**Items:**
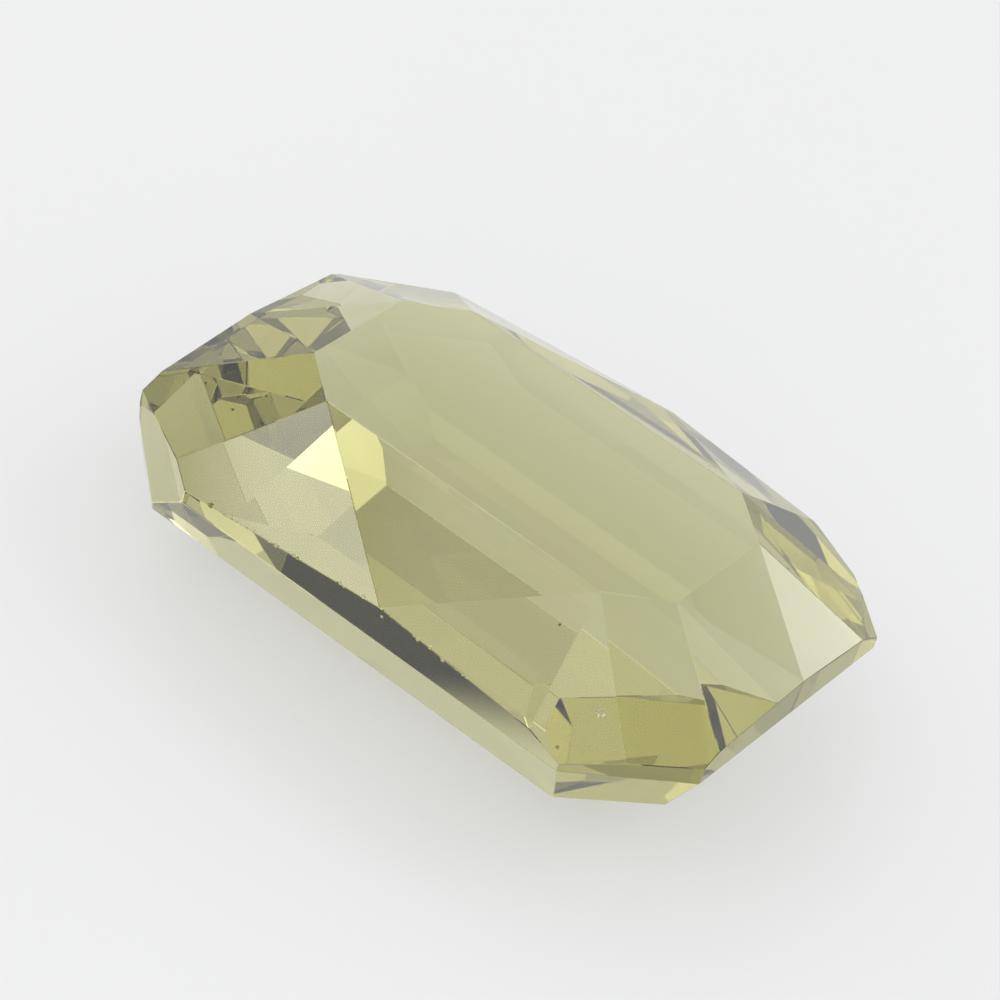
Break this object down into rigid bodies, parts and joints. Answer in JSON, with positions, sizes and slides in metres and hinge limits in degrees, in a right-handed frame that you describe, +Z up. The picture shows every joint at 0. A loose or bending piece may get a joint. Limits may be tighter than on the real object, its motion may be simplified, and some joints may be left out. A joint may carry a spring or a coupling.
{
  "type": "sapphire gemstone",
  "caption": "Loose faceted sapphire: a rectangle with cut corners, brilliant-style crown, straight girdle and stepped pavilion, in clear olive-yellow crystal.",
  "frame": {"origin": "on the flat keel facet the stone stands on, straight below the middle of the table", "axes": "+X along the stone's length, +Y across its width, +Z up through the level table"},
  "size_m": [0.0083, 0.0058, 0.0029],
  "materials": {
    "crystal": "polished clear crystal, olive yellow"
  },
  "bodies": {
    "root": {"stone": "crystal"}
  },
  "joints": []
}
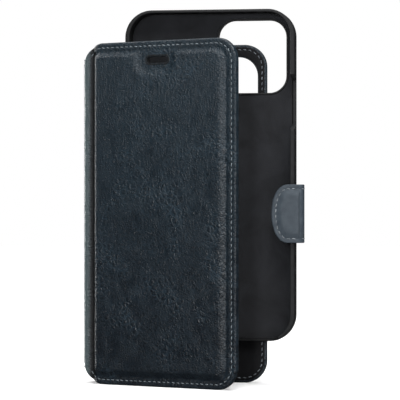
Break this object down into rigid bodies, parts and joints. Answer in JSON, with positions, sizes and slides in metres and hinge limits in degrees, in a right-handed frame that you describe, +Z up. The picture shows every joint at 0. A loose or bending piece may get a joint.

**Exercise aim:**
All of the lines above must be returned exactly.

**Solution:**
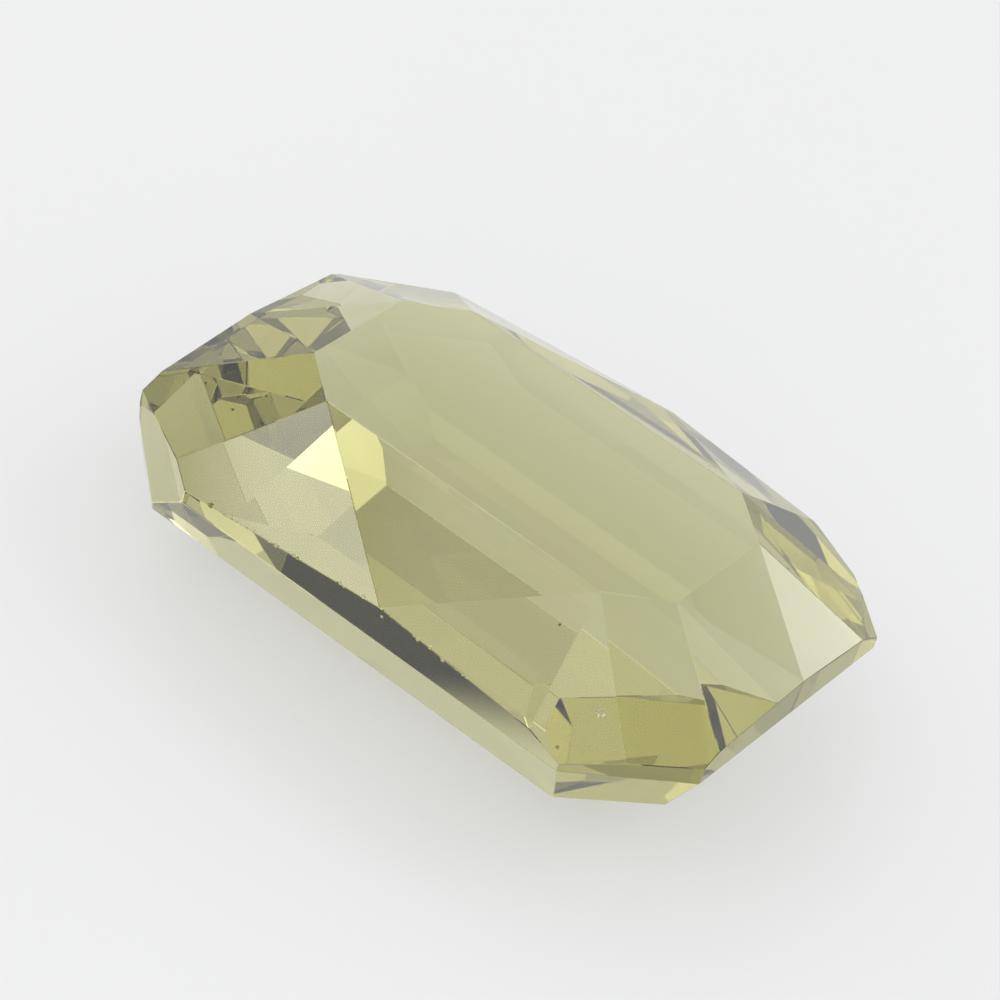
Break this object down into rigid bodies, parts and joints. Answer in JSON, with positions, sizes and slides in metres and hinge limits in degrees, in a right-handed frame that you describe, +Z up. The picture shows every joint at 0. A loose or bending piece may get a joint. Limits may be tighter than on the real object, its motion may be simplified, and some joints may be left out. A joint may carry a spring or a coupling.
{
  "type": "sapphire gemstone",
  "caption": "Loose faceted sapphire: a rectangle with cut corners, brilliant-style crown, straight girdle and stepped pavilion, in clear olive-yellow crystal.",
  "frame": {"origin": "on the flat keel facet the stone stands on, straight below the middle of the table", "axes": "+X along the stone's length, +Y across its width, +Z up through the level table"},
  "size_m": [0.0083, 0.0058, 0.0029],
  "materials": {
    "crystal": "polished clear crystal, olive yellow"
  },
  "bodies": {
    "root": {"stone": "crystal"}
  },
  "joints": []
}
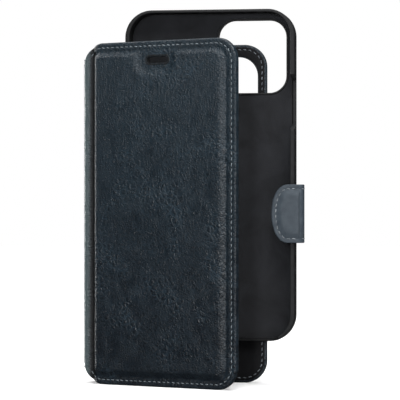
Break this object down into rigid bodies, parts and joints. Answer in JSON, with positions, sizes and slides in metres and hinge limits in degrees, in a right-handed frame that you describe, +Z up. The picture shows every joint at 0. A loose or bending piece may get a joint.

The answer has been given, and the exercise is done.